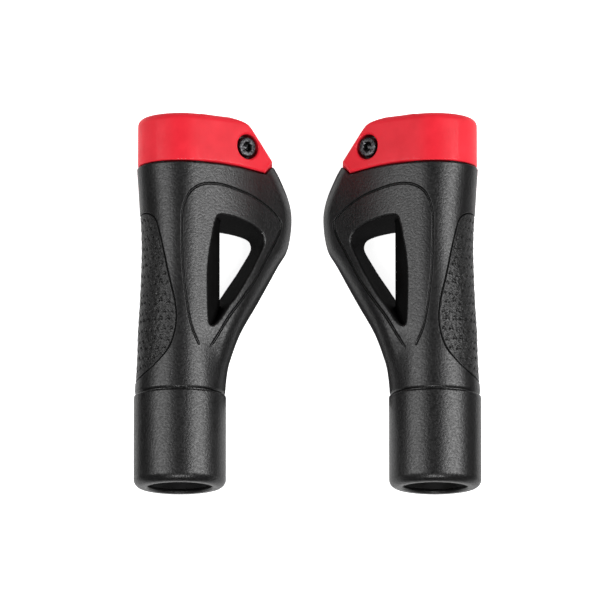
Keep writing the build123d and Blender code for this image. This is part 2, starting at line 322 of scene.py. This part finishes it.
wing_map = PlanMap(np.vstack([smooth_curve(WING_OUTLINE[:-2], False), WING_OUTLINE[-2:]]), True)
hole_map = PlanMap(smooth_curve(HOLE_OUTLINE, True), True)
panel_map = PlanMap(smooth_curve(PANEL_LINE, False), False, margin=4.0)
pad_half = smooth_curve(PAD_HALF_OUTLINE, False)
pad_map = PlanMap(np.vstack([pad_half, pad_half[::-1] * (-1, 1)]), True)
clamp_map = PlanMap(np.array(CLAMP_OUTLINE, float), True)
waist = smooth_curve(WAIST, False)

SIN, COS = math.sin(SCREW_TILT), math.cos(SCREW_TILT)


def along_screw(x, z):
    """Distance from the grip's axis along the clamp screw, and square to it down the slope."""
    return x * SIN + z * COS, x * COS - z * SIN


def crowned_deck(x, z, start, end_tilt):
    """Distance over a deck that leaves a tube as an arc and then runs straight down.

    start is the tube's radius, the tilt at which the deck leaves it and the arc's radius.
    """
    radius, tilt, crown = start
    across, height = x + (crown - radius) * math.sin(tilt), z + (crown - radius) * math.cos(tilt)
    slope_here = np.minimum(np.arctan2(across, height), end_tilt)
    return across * np.sin(slope_here) + height * np.cos(slope_here) - crown


def before_deck(x, z, start):
    """Positive on the side of a tube where its deck hasn't started."""
    return z * math.sin(start[1]) - x * math.cos(start[1])


def on_pad(x, z):
    """Distance round the barrel from the middle line of the textured pad."""
    return (np.arctan2(z, -x) - PAD_TURN) * PAD_BEND_RADIUS


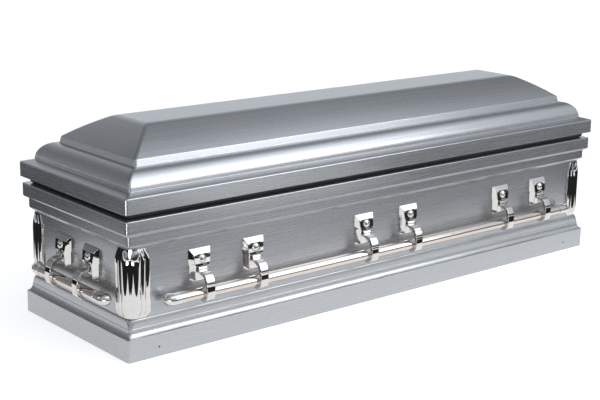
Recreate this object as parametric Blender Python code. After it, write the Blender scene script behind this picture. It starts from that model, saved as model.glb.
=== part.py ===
"""Sheet-steel funeral casket with a one-piece domed lid and four swinging bar handles.

The frame is in metres with +Z up. The origin is the middle of the underside, +X runs
along the casket and the front long side faces -Y. Every moulding is one profile swept
round a rectangle with rounded corners, so a profile point is written as its inset from
the lid's outer edge and its height above the floor.
"""

import math

import bmesh
import bpy
from mathutils import Matrix, Vector

# Overall sizes
LENGTH = 2.080
WIDTH = 0.616
SHEET = 0.0012
CORNER_RADIUS = 0.008
CORNER_STEPS = 2
GAP = 0.0003

# Base moulding, from the floor up
PLINTH_INSET = 0.0068
PLINTH_HEIGHT = 0.0700
FOOT_RETURN = 0.036
COVE_DEPTH = 0.0134
COVE_HEIGHT = 0.0255
QUIRK = 0.0010
BEAD_HEIGHT = 0.0265
SEAT_DEPTH = 0.030
SEAT_LEDGE = 0.042

# Walls of the body, and the body moulding on top of them
WALL_INSET = 0.0260
WALL_CORNER_RADIUS = 0.028
WALL_HEIGHT = 0.2145
BAND_INSET = 0.0180
BAND_RISE = 0.0105
BAND_HEIGHT = 0.0290
RIM_INSET = 0.0046
RIM_RISE = 0.0100
RIM_HEIGHT = 0.0400
RIM_ROUND = 0.0030
RIM_RETURN = 0.056
RIM_LIP = 0.014
TONGUE = 0.020

# Rubber gasket between the rim and the lid
GASKET_INSET = 0.0220
GASKET_WIDTH = 0.0280
GASKET_HEIGHT = 0.0205

# Lid, from its flange up
FLANGE_HEIGHT = 0.0485
FLANGE_ROUND = 0.0040
FLANGE_TURN = 75
FLANGE_RETURN = 0.056
LEDGE_INSET = 0.0340
LEDGE_RISE = 0.0080
OGEE_INSET = 0.0880
OGEE_HEIGHT = 0.0560
OGEE_START = 9
STEP_QUIRK = 0.0030
STEP_HEIGHT = 0.0215
SLOPE_HEIGHT = 0.0735
CROWN_INSET = 0.2180
CROWN_BULGE = 0.0070
CROWN_ROUND = 0.0300
CROWN_CORNER_RADIUS = 0.022

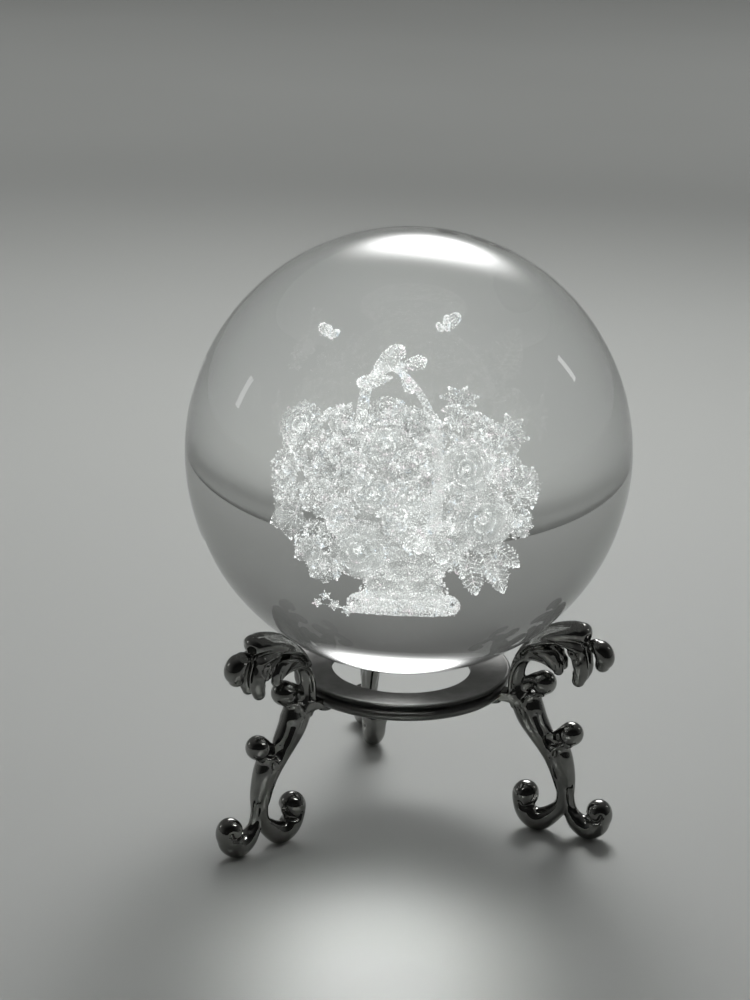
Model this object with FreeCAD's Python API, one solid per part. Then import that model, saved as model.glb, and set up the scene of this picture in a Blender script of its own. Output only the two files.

..........

# Objective:
Restate, word for word and with nothing added, the lines from the first line of the listing through the one where "return x * SIN" stands.

# Task output:
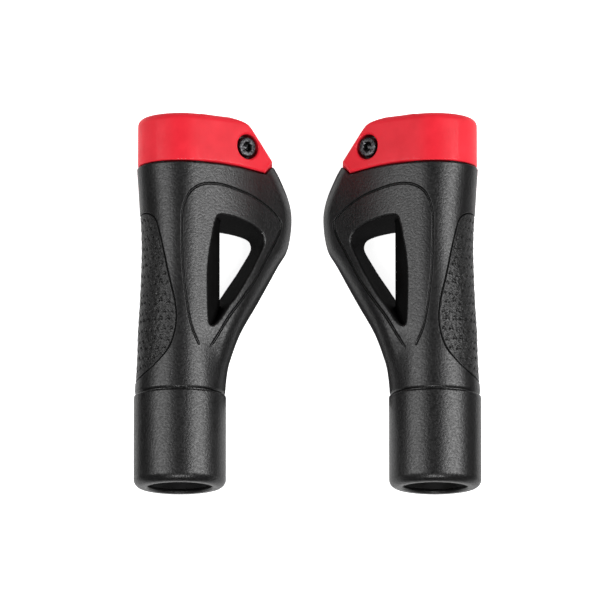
Keep writing the build123d and Blender code for this image. This is part 2, starting at line 322 of scene.py. This part finishes it.
wing_map = PlanMap(np.vstack([smooth_curve(WING_OUTLINE[:-2], False), WING_OUTLINE[-2:]]), True)
hole_map = PlanMap(smooth_curve(HOLE_OUTLINE, True), True)
panel_map = PlanMap(smooth_curve(PANEL_LINE, False), False, margin=4.0)
pad_half = smooth_curve(PAD_HALF_OUTLINE, False)
pad_map = PlanMap(np.vstack([pad_half, pad_half[::-1] * (-1, 1)]), True)
clamp_map = PlanMap(np.array(CLAMP_OUTLINE, float), True)
waist = smooth_curve(WAIST, False)

SIN, COS = math.sin(SCREW_TILT), math.cos(SCREW_TILT)


def along_screw(x, z):
    """Distance from the grip's axis along the clamp screw, and square to it down the slope."""
    return x * SIN + z * COS, x * COS - z * SIN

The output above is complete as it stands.